A notebook, digital or otherwise, is only as useful as the notes inside of it. I save as much as I can inside of Evernote including invoices, article ideas and book quotes. I also take pictures with the mobile app and clip interesting articles for the web. Although I’ve used Evernote on and off since 2013, my library of notes pales in comparison to Stephens’. Her library contains over 24,000 notes.

“I capture every fleeting thought and idea in Evernote,” she says. “I’ve joked about the people who use the ‘What Would Jesus Do?’ bracelets. I've always trained myself to think, ‘Can this go in Evernote?’ I very much subscribe to the idea of it as an external brain.”

If you get into a habit of capturing information regularly, you’ll quickly build a library with hundreds, if not thousands, of notes, which is why organising them is so important.

Use Notebooks Sparingly and Tags Heavily

Evernote users can arrange their notes tags and file them into individual notebooks. A note can exist only in a single notebook at any one time, but it can have many tags. Keeping lots of notebooks forces users to figure out where their notes should live every time. It's faster to keep a few key notebooks and rely more on tags. 

For example, my primary notebooks are Inbox and Archive. I save new notes into my Inbox. After reviewing them, I file these notes into the Archive notebook. I can also save these notebooks to a desktop or local computer for offline access. I usually add five or six tags to individual notes including “creativity” and “productivity,” as well as “work” and “career.” Another is “money.” Stephens follows a similar approach. 

“Five or six years ago, I had to retrain myself because I was getting really sloppy. It was the equivalent of a file cabinet, and I was just cramming everything into it with no rhyme or reason,” she says. “Now, I really err on the side of very few notebooks, rather than trying to have a notebook for everything, then, being giddy with my tags because there's so many ways to cross tag.” 

Review Your Notes

The real value from any notebook lies in reviewing what's inside and seeing how different ideas relate to each other. Evernote will suggest how notes relate to each other, but you really need to dive into your notebook and see what's inside.

Set aside thirty minutes each week to review recently captured notes. This review process enables you to see interesting connections between different notes and find ideas you'd forgotten. Stephens completed this type of review a few days before our interview.

“I found some notes from May 2019 that were really useful to our business. We had an individual who was in a leadership role within our company at that time, who is no longer with us, and we have a new individual in that role,” she says. 

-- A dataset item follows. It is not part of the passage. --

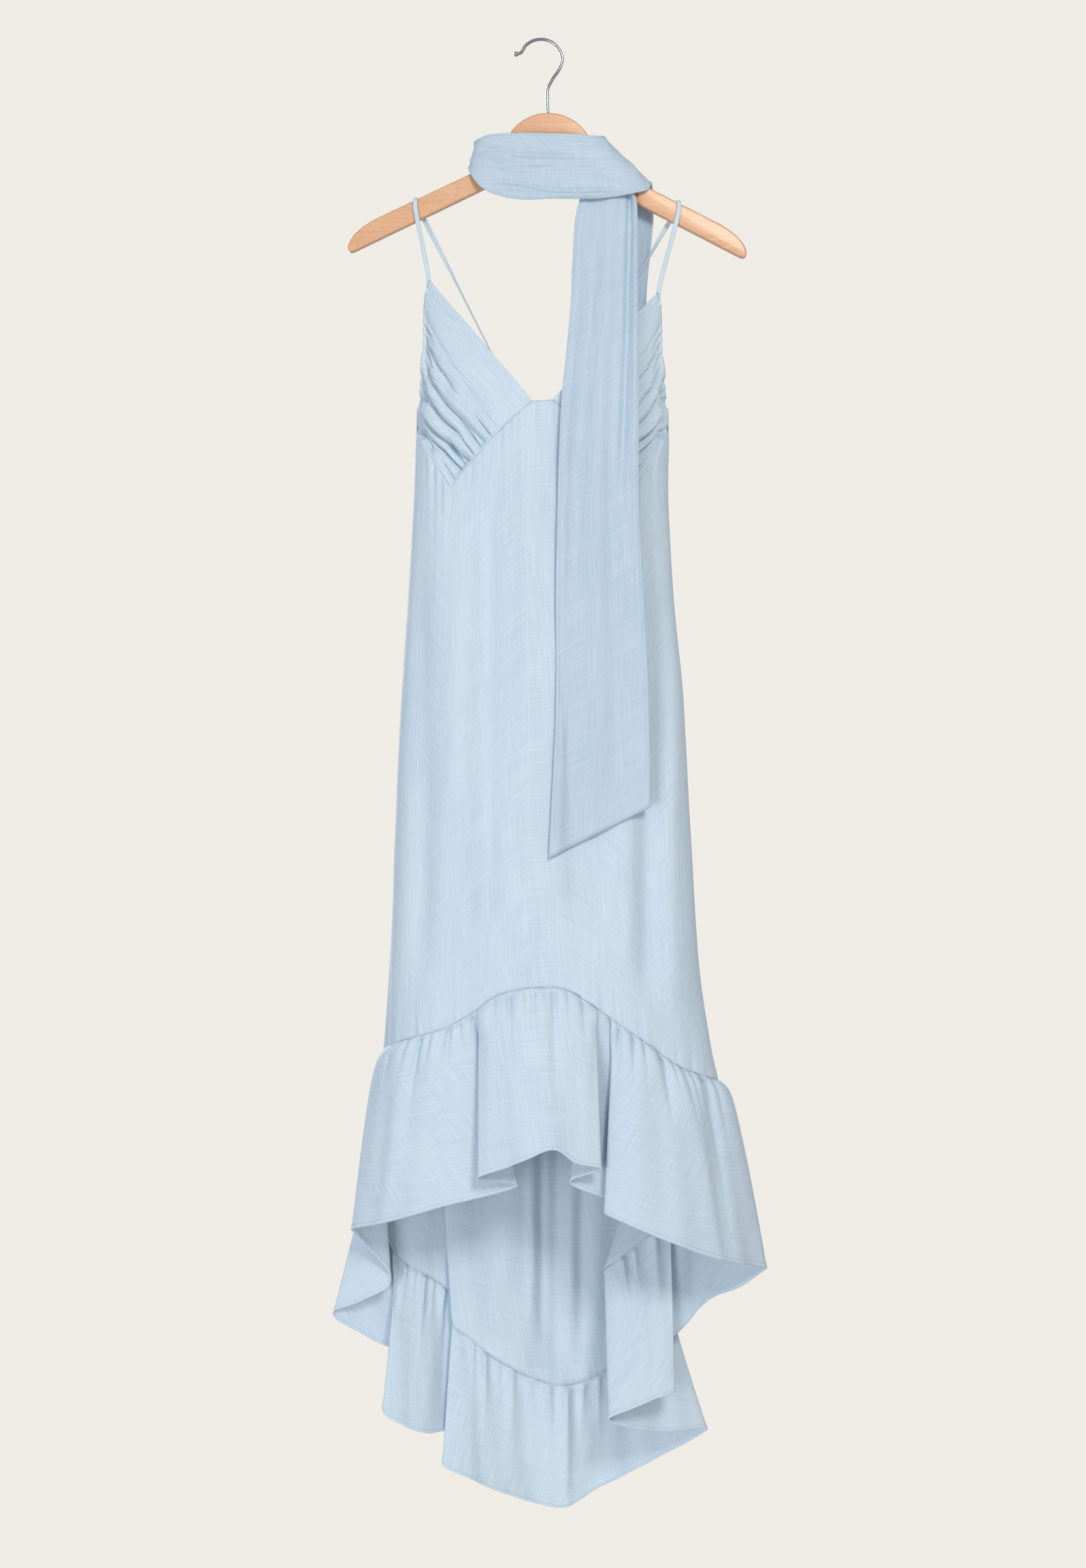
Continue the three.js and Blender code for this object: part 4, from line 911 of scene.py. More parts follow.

“The notes that I found, just in doing a cursory review, were still very relevant, so I shared them with that individual, and he said, ‘Gosh, this is the best roadmap for my job, and I wouldn't have known to ask these questions.’” 

If All Else Fails, Search

Evernote supports optical character recognition and saved searches. With a little digging, you can find old notes, even if they weren't tagged or filed correctly.

“Evernote has such speedy search, it's been the reason that I’ve probably stuck with the platform across a decade, because I never have any trouble finding anything,” says Stephens. “Good tagging and good keyword use, and the more you use it, I think the more you self-train toward that.”

I’ve found the act of clipping or saving notes and annotating them with my reactions encourages me to remember ideas. Stephens had a similar experience.

“I’ve developed a bit of a strange ability to retain keywords. So if you think about searching, you’re looking for the most unique word, right? So I’ll typically throw in the word that I think will lead me to that note,” she says.

Collaborate

I sometimes write an outline inside of a tool like Evernote and write later on using a dedicated writing app. Stephens also drafts outlines for blog posts and articles. She shares these notes with content creators to iterate on. Stephens also relies on checklists inside of Evernote to onboard new team members. 

“I’m a big believer in self-onboarding. I think probably because I’m a lover of words, and of writing, I don’t want to train someone. I want them to train themselves, essentially,” she says.

“They will walk themselves through our onboarding process, which has a litany of articles to read. It gives them case studies and various steps to go through. So for about two weeks when someone joins Soapbox Influence, they’re spending time in Evernote.”

Stephens also uses Evernote to share her bio and information about her company’s story and branding with parties and interviewers like me. 

Evernote is a powerful tool that can help executives, entrepreneurs and creative people capture and arrange their ideas. All you have to do is use it.